Be careful which and how many colours you mix together otherwise you could end up with muddy colours. Try not to mix more than 2 colours together. If you have made a watercolour mixing chart then refer to it regularly to identify which colours in your set will give you the colour you need. After time, you probably won’t feel the need to refer to the chart as know which colours to mix will become instinctual.

Not letting the paint dry

I never seem to learn this lesson. If are not patient and do not let your paint dry properly your colours may bleed together or you may produce ‘back runs’ where the water runs into your pigment and produces a puddle of fainter colour where it’s washed away some pigment.

Sometimes we want to produce these sorts of results but not unintentionally!

Overworking the painting

It is possible to overwork a watercolour painting. While painting in layers is the key to producing depth, you do not want to use too may unnecessary layers.
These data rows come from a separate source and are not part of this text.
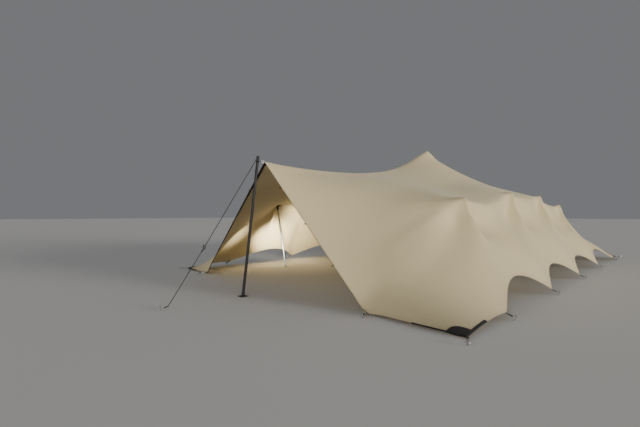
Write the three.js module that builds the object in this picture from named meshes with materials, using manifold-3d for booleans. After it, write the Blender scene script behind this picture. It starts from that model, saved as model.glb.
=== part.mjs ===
// Stretch tent: one elastic sheet carried by a king pole, eight leaning side poles and an
// outside mast at its open front, tied down to ground anchors. Millimetres, +Z up.
// The origin is the foot of the king pole; the open front faces -Y.
import * as THREE from 'three';
import { mergeVertices } from 'three/addons/utils/BufferGeometryUtils.js';
import Module from 'manifold-3d';

const wasm = await Module();
wasm.setup();

// Canopy: where the sheet is held
const SHEET = 12;
const GAP = 0.3;
const KING_HEIGHT = 3660;
const TIP_Y = -6400;
const TIP_HEIGHT = 2655;
const TOE_X = 2460;
const LEFT_TOE_X = 2920;
const END_Y = 6210;
const CORNER_X = 4090;
const GROUND_EDGE = 50;
const FOOT_X = 4100;
const FOOT_HEIGHT = 100;
const FOOT_PITCH = 2500;
const FOOT_SHIFT = 110;
const REAR_FOOT_X = 1360;
const ARCH_RISE = 338;
const ARCH_INSET = 334;
const ARCH_POWER = 0.935;
const ARCH_SKEW = 1.3;
const END_ARCH = 0.06;

// Side poles: where their heads and feet are, from the open front to the rear
const SIDE_HEAD_X = [3000, 3000, 2930, 2840];
const SIDE_HEAD_Z = [1910, 2120, 2130, 1920];
const SIDE_POLE_PITCH = 2550;
const SIDE_LEAN = 440;

// Canopy: the line of the ridge
const RIDGE_LOW = 2560;
const RIDGE_REACH = 1650;
const RIDGE_POWER = 1.2;
const TIP_REACH = 900;
const REAR_LOW = 1700;
const REAR_REACH = 1750;
const REAR_HELD = 3900;

// Canopy: how the pull is shared out over the sheet
const INNER_PULL = 0.54;
const RIDGE_PULL = 0.74;
const RIDGE_WIDTH = 0.23;
const KING_PULL = 11.8;
const KING_SPREAD = 1000;
const SIDE_PULL = 5.9;
const SIDE_SPREAD = 1300;
const SHOULDER_PULL = 0.08;
const POLE_LINE_PULL = 3;
const SKIRT_LINE_PULL = 0.52;
const SKIRT_TOP = 0.89;
const SKIRT_BLEND = 0.09;
const BALANCE_STEPS = 2400;
const OVERSHOOT = 1.85;

// Canopy: its net of cells
const ROWS = 30;
const COLUMNS = 40;
const RIDGE_ROW = 15;
const POLE_ROW = 6;
const TOE_ROW = 5;
const KING_COLUMN = 20;
const FOOT_COLUMNS = [0, 4, 12, 20, 28, 36, 40];
const POLE_COLUMNS = [8, 16, 24, 32];
const REAR_ROWS = [0, 10, 20, 30];
const SEAMS = [0, 6, 13, 18, 22, 27, 34, 40];

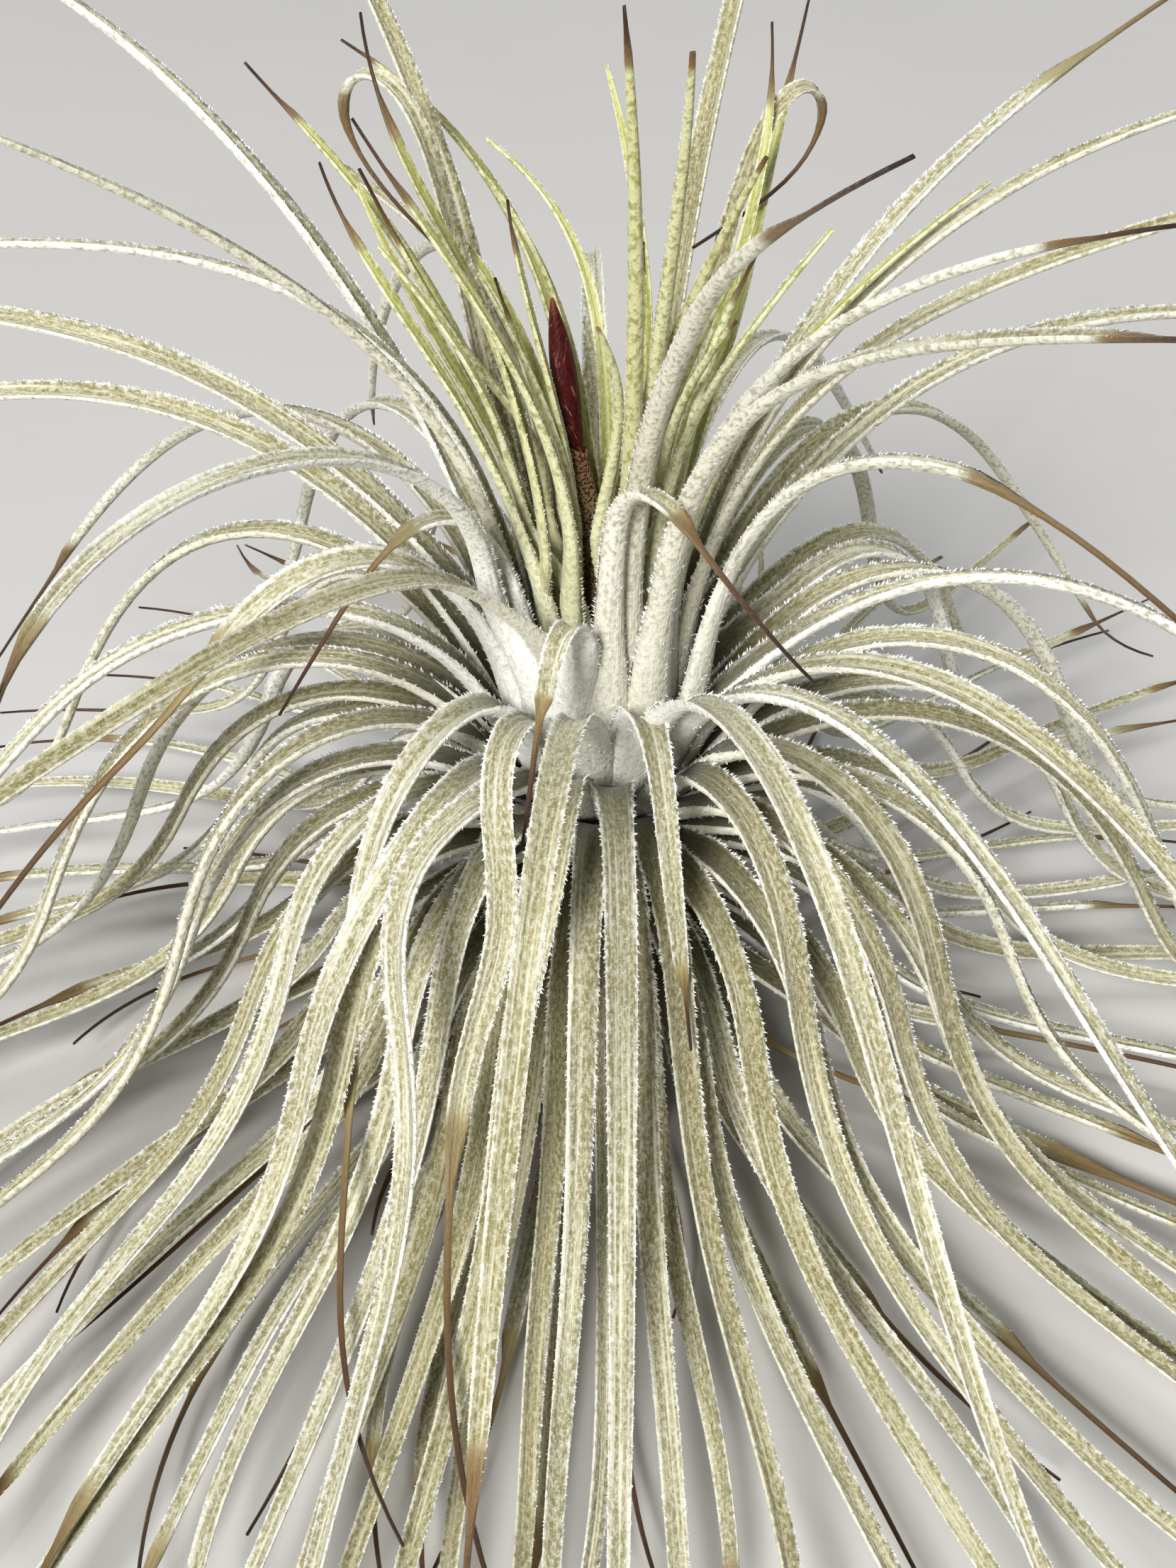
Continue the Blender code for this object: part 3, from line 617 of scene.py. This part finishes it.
def cells_of(grid):
    """The four corners of each cell of a grid of points."""
    return np.stack([grid[:-1, :-1], grid[:-1, 1:], grid[1:, 1:], grid[1:, :-1]], 2)


def tube_map(u, v, cap_size, cap_places):
    """The baking map of a tube's quads over u and v, and of its two end caps."""
    turn = np.linspace(0, math.tau, len(u) - 1, endpoint=False)
    disc = cap_size * np.stack([np.cos(turn), np.sin(turn)], -1)
    quads = cells_of(np.stack(np.meshgrid(u, v), -1)).reshape(-1, 2)
    return np.concatenate([quads, *(disc + place for place in cap_places)])


def face_starts(sizes):
    return np.concatenate([[0], np.cumsum(sizes)[:-1]])


def piece_object(name, points, loops, starts, smooth, attributes, uv):
    """An object from arrays of points and face corners, with its point values and baking map."""
    mesh = bpy.data.meshes.new(name)
    mesh.vertices.add(len(points))
    mesh.vertices.foreach_set("co", points.astype(np.float32).ravel())
    mesh.loops.add(len(loops))
    mesh.loops.foreach_set("vertex_index", loops.astype(np.int32))
    mesh.polygons.add(len(starts))
    mesh.polygons.foreach_set("loop_start", starts.astype(np.int32))
    for title, values in attributes.items():
        layer = mesh.attributes.new(title, "FLOAT_VECTOR", "POINT")
        layer.data.foreach_set("vector", values.astype(np.float32).ravel())
    layer = mesh.uv_layers.new(name="OFBake")
    layer.data.foreach_set("uv", uv.astype(np.float32).ravel())
    mesh.polygons.foreach_set("use_smooth", smooth.astype(bool))
    mesh.update(calc_edges=True)
    mesh.validate()
    made = bpy.data.objects.new(name, mesh)
    bpy.context.scene.collection.objects.link(made)
    return made


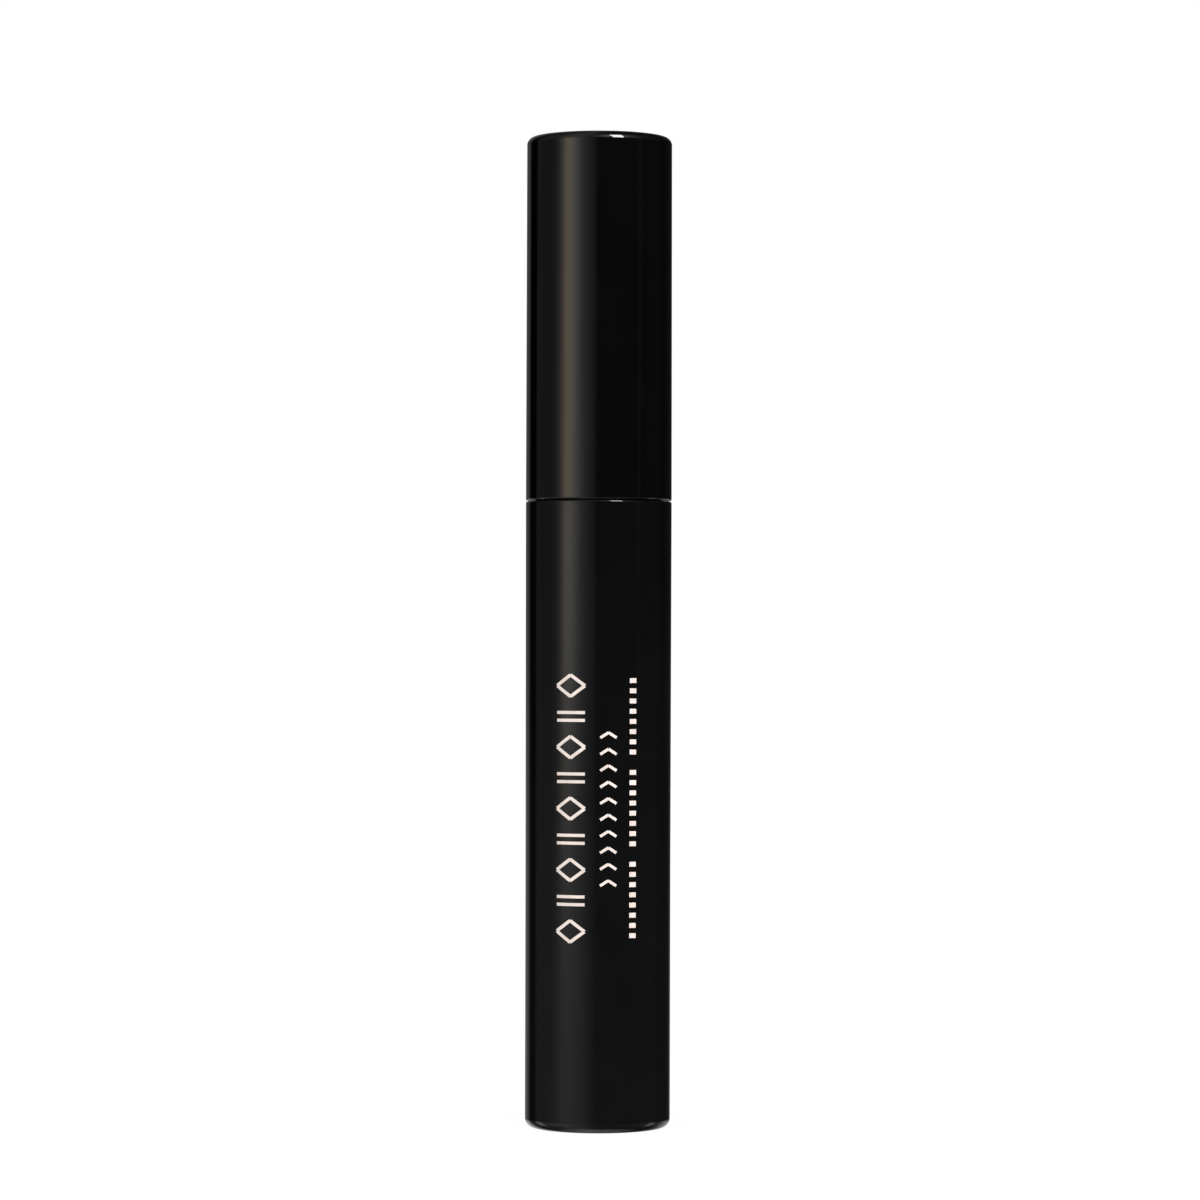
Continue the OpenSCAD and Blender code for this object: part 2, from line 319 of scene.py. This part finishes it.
def foil():
    """Pale rose hot-stamped foil, a little broken up by the press."""
    s = Shader("foil_rose", IOR=1.6)
    colour = s.blend(s.remap(s.noise(1.2 * MM), 0.35, 0.65), (0.78, 0.68, 0.63), (0.87, 0.78, 0.73))
    roughness = s.remap(s.noise(0.25 * MM), 0.3, 0.7, 0.34, 0.5)
    metal = s.remap(s.noise(0.6 * MM), 0.3, 0.7, 0.12, 0.3)
    return s.finish(colour, roughness, s.bump(s.noise(0.06 * MM), 2 * UM), metal)


def foam():
    """Foamed polyethylene: off-white, matt, pitted by its cells."""
    s = Shader("washer_foam")
    cells = s.node("ShaderNodeTexVoronoi", feature="DISTANCE_TO_EDGE")
    cells.inputs["Scale"].default_value = 1 / (0.14 * MM)
    s.feed(s.place, cells.inputs["Vector"])
    wall = s.remap(cells.outputs["Distance"], 0.0, 0.12)
    stain = s.remap(s.noise(2 * MM), 0.58, 0.7)
    colour = s.blend(stain, s.blend(wall, (0.62, 0.6, 0.56), (0.8, 0.79, 0.75)), (0.12, 0.11, 0.1))
    return s.finish(colour, s.remap(wall, 0, 1, 0.9, 0.7), s.bump(wall, 25 * UM))


def turned_steel():
    """A zinc-plated steel slug with turning marks round it."""
    s = Shader("weight_steel", Metallic=1.0)
    colour = s.blend(s.remap(s.noise(2.5 * MM), 0.3, 0.7), (0.46, 0.46, 0.45), (0.6, 0.61, 0.62))
    marks = s.noise(0.15 * MM, detail=2, stretch=(0.02, 0.02, 1))
    return s.finish(colour, s.remap(marks, 0.3, 0.7, 0.22, 0.4), s.bump(marks, 4 * UM))


def drawn_wire():
    """Drawn stainless wire, streaked along its length and blackened by cream in patches."""
    s = Shader("wire_steel")
    streak = s.noise(0.08 * MM, detail=2, stretch=(1, 1, 0.15))
    cream = s.remap(s.noise(1.1 * MM), 0.42, 0.52)
    steel = s.blend(streak, (0.45, 0.45, 0.46), (0.7, 0.7, 0.71))
    colour = s.blend(cream, steel, (0.004, 0.0035, 0.0035))
    roughness = s.mix_value(cream, s.remap(streak, 0.3, 0.7, 0.22, 0.38), 0.2)
    metal = s.remap(cream, 0, 1, 1.0, 0.0)
    return s.finish(colour, roughness, s.bump(streak, 3 * UM), metal)


def nylon():
    """Black nylon bristle, its colour and wetness varying from fibre to fibre."""
    s = Shader("bristle_nylon")
    varied = s.noise(0.35 * MM, detail=2)
    colour = s.blend(s.remap(varied, 0.3, 0.7), (0.004, 0.0035, 0.0035), (0.018, 0.017, 0.018))
    grain = s.bump(s.noise(0.05 * MM), 3 * UM)
    return s.finish(colour, s.remap(varied, 0.3, 0.7, 0.18, 0.42), grain)


def wet_cream():
    """Thick black cream, wet and lightly ridged."""
    s = Shader("cream_black")
    ridges = s.noise(0.5 * MM, detail=5, stretch=(1, 1, 2))
    colour = s.blend(s.remap(ridges, 0.35, 0.65), (0.0025, 0.0022, 0.0022), (0.008, 0.007, 0.007))
    return s.finish(colour, s.remap(s.noise(1 * MM), 0.3, 0.7, 0.1, 0.26), s.bump(ridges, 60 * UM))


LABEL_R = 6.15 * MM
LABEL_EDGE = 0.25 * MM
SWATCH_R = 2.4 * MM
SWATCH_EDGE = 0.05 * MM


def label_film():
    """A plain pale label with a round black swatch of the shade and a darker cut edge."""
    s = Shader("label_film")
    edge = s.remap(s.radius(), LABEL_R - LABEL_EDGE, LABEL_R)
    swatch = s.remap(s.radius(), SWATCH_R - SWATCH_EDGE, SWATCH_R, 1.0, 0.0)
    paper = s.blend(s.remap(s.noise(0.5 * MM), 0.35, 0.65), (0.66, 0.64, 0.61), (0.74, 0.72, 0.69))
    colour = s.blend(swatch, s.blend(edge, paper, (0.45, 0.43, 0.4)), (0.006, 0.0055, 0.0055))
    roughness = s.remap(s.noise(0.4 * MM), 0.3, 0.7, 0.36, 0.5)
    return s.finish(colour, roughness, s.bump(s.noise(0.1 * MM), 4 * UM))


TUBE_BLACK = (0.0017, 0.0017, 0.0018), (0.0024, 0.0024, 0.0025)
CAP_BLACK = (0.0008, 0.0008, 0.0009), (0.0012, 0.0012, 0.0013)
WIPER_BORE_R = 3.48 * MM
WET_FLANGE_W = 0.9 * MM
WET_ROD_H = 36 * MM
MATERIALS = {
    "outer_tube": gloss_plastic("gloss_black_tube", *TUBE_BLACK, 1.48),
    "cap_shell": gloss_plastic("gloss_black_cap", *CAP_BLACK, 1.57),
    "inner_bottle": satin_plastic(
        "inner_black", (0.011, 0.011, 0.012), (0.016, 0.016, 0.017), 0.32),
    "cap_insert": satin_plastic(
        "insert_black", (0.012, 0.012, 0.013), (0.018, 0.018, 0.019), 0.34),
    "wiper": satin_plastic(
        "wiper_black", (0.02, 0.02, 0.021), (0.03, 0.03, 0.031), 0.38,
        wet=("radius", WIPER_BORE_R, WIPER_BORE_R + WET_FLANGE_W)),
    "wand_rod": satin_plastic(
        "rod_black", (0.008, 0.008, 0.009), (0.012, 0.012, 0.013), 0.24,
        wet=("height", ROD_LOW[2], ROD_LOW[2] + WET_ROD_H)),
    "sealing_washer": foam(),
    "cap_weight": turned_steel(),
    "brush_wire": drawn_wire(),
    "brush_bristles": nylon(),
    "cream": wet_cream(),
    "base_label": label_film(),
}
FOIL = foil()


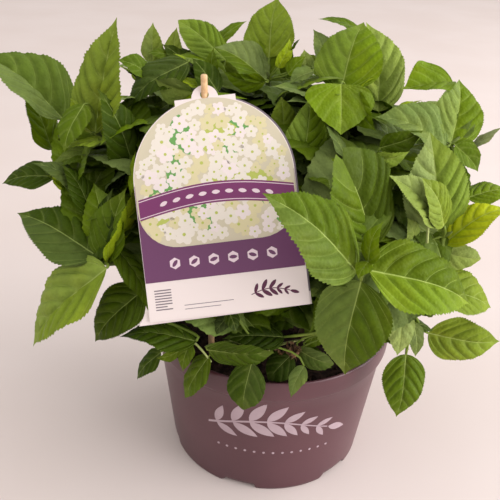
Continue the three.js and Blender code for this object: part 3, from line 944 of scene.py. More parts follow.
# The part of the view that the crown fills without a gap; round it only leaves that show stand out.
CROWN_OUTLINE = (
    (54, 150), (66, 122), (80, 84), (112, 104), (136, 84), (150, 62), (190, 54), (214, 62), (262, 62),
    (300, 66), (318, 62), (332, 84), (352, 104), (398, 110), (412, 132), (442, 146), (470, 160), (474, 196),
    (468, 216), (470, 262), (462, 296), (426, 304), (402, 322), (386, 346), (330, 372), (270, 378),
    (206, 368), (174, 358), (150, 338), (144, 300), (120, 268), (104, 260), (66, 232), (52, 200), (50, 184),
)

# For each pair of leaves down a shoot: how far below the tip, their length, their spread from the
# shoot's way, their petiole, their lift at the end, and the greens they are drawn from.
PAIRS = (
    (2, 36, 30, 5, 50, ("young",)),
    (10, 74, 50, 12, 35, ("bright", "light", "mid")),
    (24, 100, 66, 18, 20, ("bright", "mid", "mid", "grey")),
    (42, 114, 82, 24, 4, ("bright", "mid", "mid", "grey")),
    (62, 114, 96, 28, -12, ("mid", "dark", "dark")),
    (84, 104, 108, 30, -28, ("mid", "dark", "dark")),
)
# How these leaves vary. Each further try to fit one in turns it further and shortens it and its petiole.
GROWTH = {
    "tries": 14, "turn": (-0.2, 0.2), "turn_more": 0.6, "size": (0.92, 1.08), "shorter": 0.03,
    "petiole_shorter": 0.05, "spread": (-12, 12), "lift": (-14, 14), "width": (0.29, 0.34),
    "arch": (0.07, 0.14), "second_lower": 9, "second_turned": 0.8,
}
# The painted light a leaf grown by rule may get on its left and right halves: a painted sheen above zero,
# painted shade below.
PAINTED_LIGHT_CHOICES = ((0, 0), (0, 0), (0.16, 0), (0.26, 0.06), (0, -0.15), (-0.12, 0.1))
WAY_UP = np.array((0.0, 0.0, 1.0))


def in_masses(point):
    """Whether a point is inside one of the crown's masses of leaves."""
    place = Vector(point * MM)
    for tree in MASSES:
        near, normal, _, _ = tree.find_nearest(place)
        if (place - near).dot(normal) < 0:
            return True
    return False


def in_heart(point):
    """Whether a point is deep inside the crown, where leaves fill all the room between the masses."""
    return np.sum(((point - HEART["middle"]) / HEART["reach"]) ** 2) < 1


def in_crown(x, y):
    """Whether a spot of the view is inside the crown's outline."""
    inside = False
    for (x0, y0), (x1, y1) in zip(CROWN_OUTLINE, CROWN_OUTLINE[1:] + CROWN_OUTLINE[:1]):
        if (y0 > y) != (y1 > y) and x < x0 + (y - y0) * (x1 - x0) / (y1 - y0):
            inside = not inside
    return inside


def on_card(across, up, slack):
    """Whether a place on the card's plane is on the card, or on its stick's bare end."""
    half = CARD["width"] / 2 + slack
    if abs(across) > half or up < -slack:
        return False
    if up < CARD["side"] or math.hypot(across, up - CARD["side"]) < half:
        return True
    return abs(across) < STICK["bare_half"] and up < STICK["bare_top"]


def clear_of_card(points):
    """Whether points are all clear of the card, and not in front of it as it is looked at."""
    eye = (EYE - CARD_FOOT) @ CARD_TURN
    for across, up, out in (points - CARD_FOOT) @ CARD_TURN:
        if abs(out) < CARD_GAPS["off"] and on_card(across, up, CARD_GAPS["past"]):
            return False
        share = out / (out - eye[2])
        seen = (across + share * (eye[0] - across), up + share * (eye[1] - up))
        if out > 0 and on_card(*seen, CARD_GAPS["before"]):
            return False
    return True


def cells_of(spots):
    """The row and column of the small square that each spot of the view is in."""
    cells = np.clip((spots / CELL).astype(int), 0, VIEW // CELL)
    return cells[:, 1], cells[:, 0]


def shown_depths():
    """How near the shown leaves come in each small square of the view."""
    depths = np.full((VIEW // CELL + 1, VIEW // CELL + 1), np.inf)
    for bundle in leaves.values():
        for points in bundle.points:
            spots, away = shown_at(points)
            np.minimum.at(depths, cells_of(spots), away)
    return depths


front_depths = shown_depths()


def leaf_fits(samples):
    """Whether a leaf keeps within the crown, clear of the card, and behind the leaves that show."""
    spots, away = shown_at(samples)
    nearest = front_depths[cells_of(spots)]
    if (np.isfinite(nearest) & (away < nearest - 2)).mean() > OVERLAP:
        return False
    if not all(in_crown(x, y) for x, y in spots[np.isinf(nearest)]):
        return False
    if not clear_of_card(samples):
        return False
    return all(in_heart(point) or in_masses(point) for point in samples)


def leaf_samples(base, tip, up, half_width, arch):
    """Points all over a leaf, its rim among them."""
    along = tip - base
    length = np.linalg.norm(along)
    right = np.cross(unit(along), up)
    samples = [tip]
    for share, width in ((0.1, 0.5), (0.25, 0.9), (0.4, 1.0), (0.55, 0.9), (0.7, 0.7), (0.85, 0.4)):
        centre = base + along * share + up * arch * length * math.sin(math.pi * share)
        samples += [centre + right * half_width * width * side for side in (-1, -0.5, 0, 0.5, 1)]
    return np.array(samples)


def grow_pair(apex, way, row, turn, dice):
    """Two leaves that face each other across the shoot, each where it fits."""
    below, length, spread, petiole, lift, tints = row
    first = unit(np.cross(way, WAY_UP) + 1e-6)
    second = np.cross(first, way)
    for opposite in (0, math.pi):
        for attempt in range(GROWTH["tries"]):
            angle = turn + opposite + dice.uniform(*GROWTH["turn"]) * (1 + attempt * GROWTH["turn_more"])
            size = length * dice.uniform(*GROWTH["size"]) * (1 - GROWTH["shorter"] * attempt)
            radial = math.cos(angle) * first + math.sin(angle) * second
            tilt = math.radians(spread + dice.uniform(*GROWTH["spread"]))
            node = apex - way * below
            leave = unit(math.cos(tilt) * way + math.sin(tilt) * radial)
            base = node + leave * petiole * (1 - GROWTH["petiole_shorter"] * attempt)
            rise = math.radians(lift + dice.uniform(*GROWTH["lift"]))
            level = unit(leave * (1, 1, 0) + 1e-6)
            along = unit(0.45 * leave + 0.55 * (level * math.cos(rise) + WAY_UP * math.sin(rise)))
            tip = base + along * size
            lean = unit(WAY_UP + 0.35 * way + 0.25 * level)
            up = unit(lean - along * lean.dot(along))
            half_width = size * dice.uniform(*GROWTH["width"])
            arch = dice.uniform(*GROWTH["arch"])
            if leaf_fits(leaf_samples(base, tip, up, half_width, arch)):
                grid, width = (PLAIN, 1.5) if np.linalg.norm(tip - base) > LARGE["grown"] else (SMALL, 0.9)
                add_grown(base, tip, up, half_width, grid, arch, tints, dice)
                stalk(leave, node, base, unit(tip - base), width)
                break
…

Each layer you apply can cause the paint of the previous layer to lift and you are at risk of things becoming a bit muddy.

Watercolours are not meant to be used for super detailed paintings, embrace the nature of the medium.

Some of my favourite online classes

Why does my watercolour painting look flat?

Creating depth and contrast in a watercolour sketch or painting are the keys to ending up with a dynamic piece.

Depth is when a painting on a two-dimensional surface feels three dimensional. The way to achieve depth is to use light and shadow to create the illusion of three-dimensional objects within the painting.

To create depth you need to consider the composition of your sketch. Are there elements in the background, mid-ground and foreground? 

Contrast is the difference between the lightest values and the darkest values.

Elements in the background are going to be a much lighter value than elements in the foreground. As watercolour painters this helps us, we can work from the background of our painting in light values moving to the mid-ground with slightly stronger values and then working on the foreground with darker values. This creates both a sense of depth and contrast.

Final Thoughts

I hope this post has been useful to help you identify the challenges of watercolour sketching and how to address them. Watercolour is such an amazing medium, the fun of using it is exactly because you cannot anticipate quite what it will do! We can do our best to harness it though and produce sketches using watercolour to best of our abilities.